Maybe the surest sign that Tiger's personal GPS is pointing toward the Comeback Trail are the foibles of Phil Mickelson. It's almost as if Lefty feels like he needs to play the role of bumbler whenever Tiger starts making news.

Just five months ago, Lefty was hitting that 6-iron from the pine straw at No. 13 at Augusta National, his green jacket collection was growing from two to three, and Tiger was a late-night punch line.

Now, for the 10th time – that's right, TENTH time – Mickelson saw a chance to become the world's No. 1-ranked player, and cold shanked it.

If Phil could fashion a top-five finish at TPC Boston, he had a chance to take over Tiger's top spot. The move would be as much symbolic as real, and the golf world has been waiting for it.

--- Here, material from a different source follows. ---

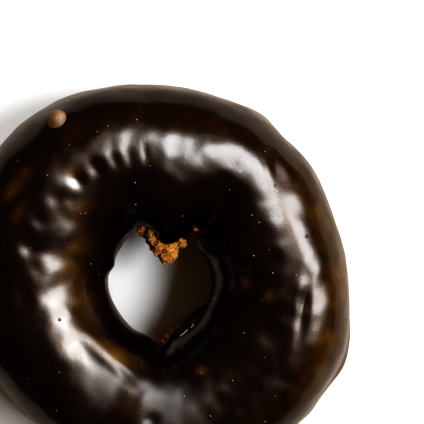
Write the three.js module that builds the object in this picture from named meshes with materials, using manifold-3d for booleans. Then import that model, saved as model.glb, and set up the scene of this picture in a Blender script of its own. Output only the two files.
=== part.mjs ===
// Chocolate-glazed ring doughnut, in millimetres, +Z up.
//
// Two pieces that a baker would name: the fried dough ring, and the coat of chocolate glaze that it was
// dipped in. The ring stands on its flat foot, which lies in the plane z = 0, and the origin is the
// centre of the object's box in that plane. The glaze runs over the top, down past the belly outside and
// past the narrowest part of the hole, and stops short over two bulges of bare dough in the hole's wall.
//
// Both pieces are skins lofted round the hole. Every station round the ring is one closed section in the
// plane through the hole's axis, so a point is given by its bearing round the hole and by its turn round
// the section: 0 is the outside, 90 the top and 180 the hole's side, all in degrees.

import * as THREE from "three";
import { mergeVertices } from "three/addons/utils/BufferGeometryUtils.js";
import Module from "manifold-3d";

// Dough ring
const DOUGH_RADIUS = 44.5; // outside, on average
const HOLE_RADIUS = 13.7; // of the bare dough, on average
const DOUGH_HEIGHT = 28.5; // foot to crest
const BELLY_HEIGHT = 12.5; // where the section is widest
const FOOT_PRESS = 2; // how much of the round underside the frying flattened
const SHOULDER_FULLNESS = 0.035; // how much further than an ellipse the section's shoulders stand out
const CREST_LEAN = 2; // how far outside the middle of the section its crest lies
const HOLE_OFFSET = { reach: 2, toward: 127 }; // the dough is widest toward this bearing
const OVAL = { reach: 2, toward: 130 };

// Uneven places in the rim, the hole's wall and the crest: where, how wide and how far out they swell.
const RIM_SWELLS = [
  { at: 38, width: 12, reach: 1.3 },
  { at: 60, width: 12, reach: 1.1 },
  { at: 98, width: 18, reach: -1 },
  { at: -20, width: 10, reach: 1 },
  { at: -75, width: 16, reach: 0.8 },
  { at: -170, width: 18, reach: 0.9 },
];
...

And waiting … and waiting … and waiting …

When Lefty made the turn on Sunday, he was at 13-under and in the hunt for a top-five. Had he come through with a 3-under back 9, his 16-under would have placed him tie-fifth, and the World Ranking computer would be twitching with nervousness and excitement.

Instead, Phil hit his tee shot on 10 into a hazard, hit his third into a hazard, made triple-bogey seven on the 10th, backed it up with a bogey on 11, a double on 17 and didn't stop bleeding until he had a back-nine 41, a Sunday 76 and a tie-25th, 7-under finish – three shots behind Tiger, by the way.

Somebody tweeted that Lefty may have "Stockholm Syndrome," so long has he been No. 2 in the world, and is conditioned to not want No. 1.

All I know is: He's a perfect candidate for this, so let's go back out to that 10th tee, put Mickelson's scorecard at 13-under and … give that man a mulligan!

Where do we go from here?

We are on to the penultimate leg of the FedEx Cup "playoffs," and if you can tell me the points leader, you win yourself a free sleeve of Pink Lady golf balls.

(Save the emails. It's Matt Kuchar.)

More compelling, Tiger arrives at Cog Hill with the memory of an eight-shot win there a year ago. That's the good news. Bad news is, that was a lifetime ago for Tiger, and he likely needs a top-five or better to even make the final field of the year, the season-ending Tour Championship in two weeks.

OK, "scrubini," let's see how you handle the pressure.